§ **Record extracts**

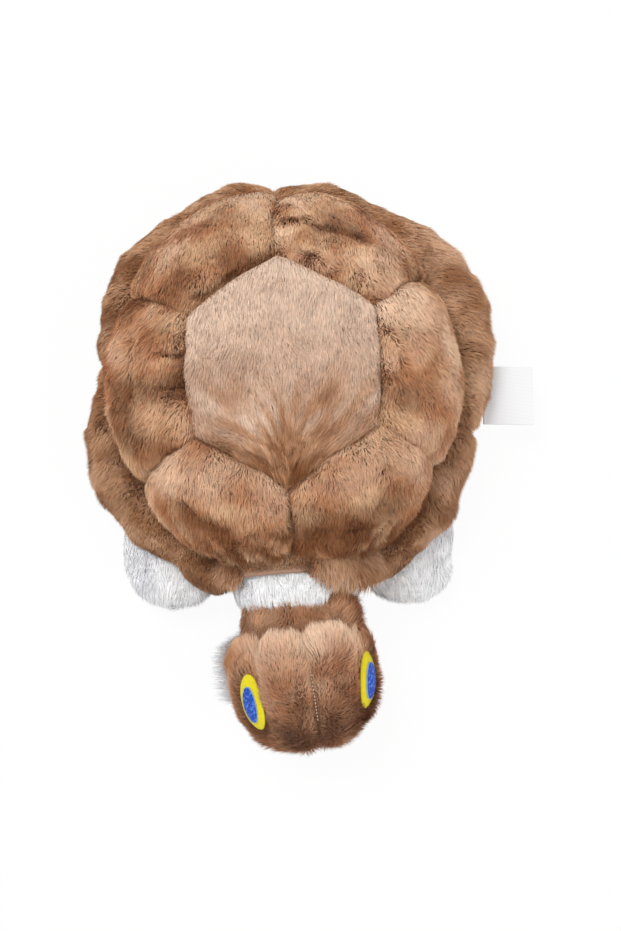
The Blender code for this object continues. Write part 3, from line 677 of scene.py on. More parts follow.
copies = add(tree, "GeometryNodeInstanceOnPoints", {"Points": points, "Instance": ribbon})
fibres = add(tree, "GeometryNodeRealizeInstances", (copies,))

# %% Plush pile: lay each ribbon along its curve, and keep it above the floor
least_height = 0.3 * MM
along, across = (add(tree, READ, {"Name": name}, "Attribute", data_type="FLOAT")
                 for name in ("along", "across"))
left = add(tree, MATH, (1.0, along), operation="SUBTRACT")
shares = [add(tree, MATH, pair, operation="MULTIPLY")
          for pair in ((left, left), (left, along), (along, along))]
shares[1] = add(tree, MATH, (shares[1], 2.0), operation="MULTIPLY")
half_width = add(tree, MATH, (given["Fibre width"], 0.5), operation="MULTIPLY")
taper = add(tree, MATH, (along, -tip_narrowing, 1.0), operation="MULTIPLY_ADD")
for factor in (across, half_width):
    taper = add(tree, MATH, (taper, factor), operation="MULTIPLY")
curve = None
for name, share in zip(("root", "bend", "tip", "side"), shares + [taper]):
    part = add(tree, READ, {"Name": name}, "Attribute", data_type="FLOAT_VECTOR")
    part = add(tree, VECTOR, {0: part, "Scale": share}, operation="SCALE")
    curve = add(tree, VECTOR, (curve, part), operation="ADD") if curve else part
x, y, z = add(tree, "ShaderNodeSeparateXYZ", (curve,), None)
z = add(tree, MATH, (z, least_height), operation="MAXIMUM")
above = add(tree, "ShaderNodeCombineXYZ", (x, y, z))
fibres = add(tree, "GeometryNodeSetPosition", {"Geometry": fibres, "Position": above})
for name in ("root", "tip", "bend", "side"):
    fibres = add(tree, "GeometryNodeRemoveAttribute", {"Geometry": fibres, "Name": name})
both = add(tree, "GeometryNodeJoinGeometry", (fibres,))
tree.links.new(given["Geometry"], both.node.inputs[0])
end_tree(tree, given, both)

# %% [markdown]
# Each furred piece gets a UV map in which every fibre and every face of cloth has a small square of
# its own, so that colour can be baked onto it without one fibre's paint landing on another.

# %% Plant the pile and finish a piece
uv_margin = 0.16


def spread_squares(mesh):
    """Give each fibre and each face of cloth a square of its own in the UV map."""
    count = len(mesh.loops)
    corner_vert = np.empty(count, np.int32)
    mesh.loops.foreach_get("vertex_index", corner_vert)
    attributes = {}
    for name, kind in (("strand", np.int32), ("along", np.float32), ("across", np.float32)):
        values = np.zeros(len(mesh.vertices), kind)
        mesh.attributes[name].data.foreach_get("value", values)
        attributes[name] = values[corner_vert]
    starts = np.empty(len(mesh.polygons), np.int32)
    sizes = np.empty(len(mesh.polygons), np.int32)
    mesh.polygons.foreach_get("loop_start", starts)
    mesh.polygons.foreach_get("loop_total", sizes)
    face_of = np.repeat(np.arange(len(starts)), sizes)
    corner = np.arange(count) - np.repeat(starts, sizes)
    square = attributes["strand"].astype(np.int64) - 1
    x = attributes["across"] * 0.5 + 0.5
    y = attributes["along"].copy()
    bare = square < 0
    bare_faces = np.unique(face_of[bare])
    order = np.zeros(len(starts), np.int64)
    order[bare_faces] = np.arange(len(bare_faces))
    square[bare] = square.max() + 1 + order[face_of[bare]]
    x[bare] = np.isin(corner[bare], (1, 2))
    y[bare] = np.isin(corner[bare], (2, 3))
    side = math.ceil(math.sqrt(square.max() + 1))
    uv = np.stack((square % side + uv_margin + (1 - 2 * uv_margin) * x,
                   square // side + uv_margin + (1 - 2 * uv_margin) * y), axis=1) / side
    layer = mesh.uv_layers.new(name="OFBake")
    layer.uv.foreach_set("vector", uv.astype(np.float32).ravel())


def finish_soft(piece, body, node):
    """Attach a furred or stuffed piece to the body that it rides on, and hide the imported part that it
    stands for.
    """
    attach(piece, body)
    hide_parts(node)
    print(piece.name, len(piece.data.polygons), "faces")


def plant(name, cloth, material, fibre, body, node):
    """Turn a backing cloth into a finished furred piece; the fibres' lengths and widths are in mm."""
    line_cloth(cloth)
    values = {"Fibres per square metre": fibre["per_mm2"] * 1e6, "Pile length": fibre["length"] * MM,
              "Fibre width": fibre["width"] * MM, "Lean": fibre["lean"], "Clumping": fibre["clumping"],
              "Tufts per square metre": 1e6 / fibre["tuft"] ** 2, "Unruliness": fibre["unruly"],
              "Seed": fibre["seed"], "Material": material}
    piece = grow(name, as_mesh(cloth, name), pile_tree, pile_identifiers, values)
    spread_squares(piece.data)
    finish_soft(piece, body, node)


# %% [markdown]
# The hexagon on top is pale and its pile is brushed towards the head, down to the front corner, where
# the nap runs together. Its cloth is a disc woven from the middle out to six straight seams.

# %% Centre plate: its cloth
plate_polar = math.asin((66.0 * MM / shell_half_width) ** (1 / shell.shares[0]))
plate_shift = 7.0 * MM / shell_half_length
plate_tip_share = 0.95
plate_crown = 6.5 * MM
front_corner = Vector((0.0, -66.0, 0.0)) * MM
# Real pile is far finer than a picture can show, so its fibres are drawn about half a millimetre wide.
long_pile = {"per_mm2": 3.05, "length": 8.2, "width": 0.58, "lean": 0.9, "clumping": 0.18, "tuft": 2.4,
             "unruly": 0.7, "seed": 1}


def seam_corner(index, polar, shifted):
    """A corner of the hexagon, or of the rim's top below it, as a flat vector of angles."""
    angle = math.radians(90.0 + 60.0 * index)
    tip = plate_tip_share if index % 3 == 0 and shifted else 1.0
    shift = plate_shift if shifted else 0.0
    return Vector((polar * math.cos(angle), polar * math.sin(angle) * tip - shift))


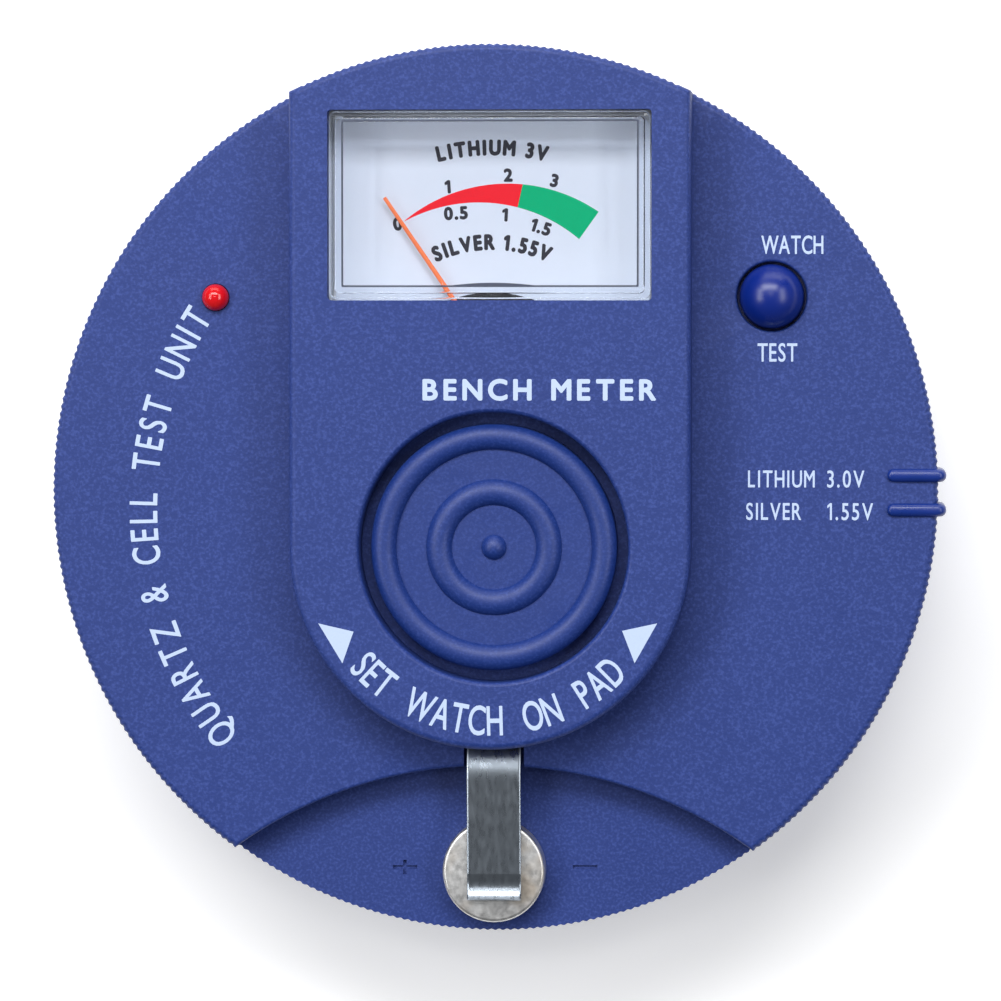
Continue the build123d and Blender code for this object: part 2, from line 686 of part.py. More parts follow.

§ **Exercise prompt**
Copy every line in the entries above that has the string "from" in it.

§ **Exercise output**
The Blender code for this object continues. Write part 3, from line 677 of scene.py on. More parts follow.
# the nap runs together. Its cloth is a disc woven from the middle out to six straight seams.
Continue the build123d and Blender code for this object: part 2, from line 686 of part.py. More parts follow.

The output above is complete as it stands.